Pressly began our conversation in an entirely human way. As a father of two, he shared with me a picture of his children smiling joyfully amidst the evergreen backdrop of Muir Woods National Park. He had just dropped them off at school, and he voiced a feeling of distance from them. He remarked, “I’m closer to them than I could ever be to anyone, and yet nevertheless, I see their individuality, their distance from me, their unreachability.” There are parts of their inner worlds which are entirely unknown to him, and he marveled at this ineffable facticity. I began to, too. And thus began an invitation into the world of oblivion.
Instead of defining what oblivion is, we’ll begin with what it is not: knowing. This is anathema to our information age, one that is flattened by an obsession with answers generated by search engines and language learning models. Our insatiable desire to know is seemingly matched by the rate at which technology promises to answer. Technology provides us with a sense of certainty and controllability. The Enlightenment ethos is an admirable one, but Pressly invites us to dare beyond its borders and into the inexhaustible unknowing, or as he coins it, oblivion.
Oblivion compels us to consider, as Pressly says, the “beautiful beyond that is nevertheless a part of our world and expands it.” While it cannot be constrained into just one type of epistemic relation, it is helpful to understand an important distinction between two of its subtypes: secrecy and privacy. When we fail to consider this distinction, conversations on data and privacy merely dance around the heart of the problem. Pressly explains, “What secrecy conceals is information, which some know and some don’t. But what’s on the other side of privacy isn’t information. Privacy protects against the creation of information.” Instead of asking how we ought to protect our privacy, Pressly challenges us to consider a far more important question: why should our lives become information in the first place?
The consequences of chronic datafication are condemning. If every part of ourselves — our idiosyncrasies, ironies and introspections — were entirely accessible to others, what weight would a simple question carry? How meaningful would conversation be? How incorrigible would our character be?
Oblivion, then, is a humble and human acknowledgement of what is inherently valuable: parts of ourselves which remain unknown to others, even to those whom we love most. Without oblivion, we lose sight of that which cannot be known, or that which may have otherwise become. It is oblivion itself which radically defies the laws of stasis and deepens the unknown depths of what moves us to tears and towards meaning.
Pressly explains that part of the experience of this kind of depth is precisely its inarticulability. The inability to express and articulate perfectly is a profoundly human thing. It means that we have been lucky enough to bear witness to, as Pressly says, “something that is beautiful and emotionally affecting, yet evidently exceeds our ability to fully articulate in words.”

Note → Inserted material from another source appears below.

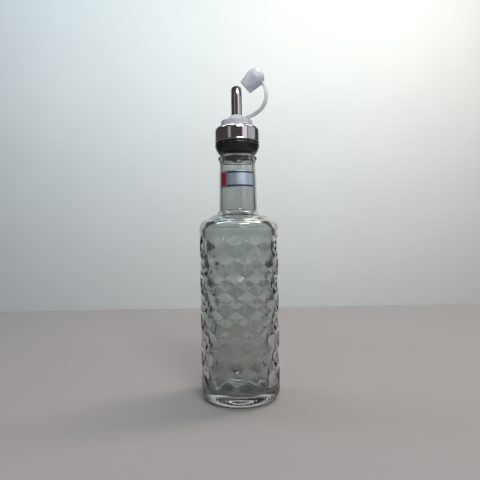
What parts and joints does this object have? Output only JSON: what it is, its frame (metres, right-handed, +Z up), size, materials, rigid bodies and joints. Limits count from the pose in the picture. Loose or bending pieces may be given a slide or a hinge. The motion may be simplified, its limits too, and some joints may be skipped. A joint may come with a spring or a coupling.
{
  "type": "oil bottle",
  "caption": "Clear glass oil bottle with a honeycomb relief, a black stopper with a steel collar and spout, and an open plastic cap on its strap.",
  "frame": {"origin": "centre of the base, on the surface that the bottle stands on", "axes": "+Z up along the bottle's axis, +X towards the open cap, -Y towards the front with the sticker"},
  "size_m": [0.06, 0.06, 0.2504],
  "materials": {
    "glass": "clear pressed glass with a faint green tint",
    "sticker_foil": "thin silver foil with plain printed bands",
    "black_rubber": "satin black",
    "polished_steel": "polished stainless steel",
    "milky_plastic": "translucent, softly glossy"
  },
  "bodies": {
    "root": {"bottle": "glass", "label": "sticker_foil", "stopper": "black_rubber", "collar": "polished_steel", "spout": "polished_steel", "cap": "milky_plastic"}
  },
  "joints": []
}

This beauty is something which technology tears us away from. As artificial intelligence (AI) begins to develop astonishing capabilities, swallowing even the art form, it is impossible not to ask ourselves, “What’s the point?” It may feel despairing to create art that AI can spit out far faster than you can, but that is precisely the point. To feel, viscerally and fully, how hollowing that is. When we allow ourselves to offload our process for the sake of product, we deprive ourselves of the very struggle that makes life worth learning from and through.
Inarticulability is just one kind of the very struggle which AI promises to steal away from us. Pressly reminds us that there is value to “the struggle to know my own mind, to develop my own mind, to think for myself. To take this away from me is not just to take away a burden, it is to take away a vital part of what it means to be a human being.” As soon as we allow a machine to do this for us, we abdicate a piece of our humanity. We must not forget that we are capacious creatures, deserving of the time and turbulence it takes to dive deeply, humbly and wholeheartedly into the depths of our oblivion. Rapidly evolving technological advancements only force us to consider these old questions more urgently.
Because our conversation was rooted in the power of oblivion, I was admittedly hesitant to ask the final question, “What makes us human?” In a long and stilled silence, I wrestled with this paradox. After garnering the courage to ask anyways, Pressly recognized this struggle (recognized my humanness). He encouraged, “There you go, there’s the struggle. This is an impossible question, and that is exactly why you should ask it.” A few moments later, he followed with his response: “The human is the creature who is profoundly limited and vulnerable, like all living things, but perhaps uniquely can spin depths and wonder out of those limitations and vulnerabilities.”
As I walked away from our conversation, I didn’t know what to say. But it was that very unknowing which left me with the fullness I feel to this day.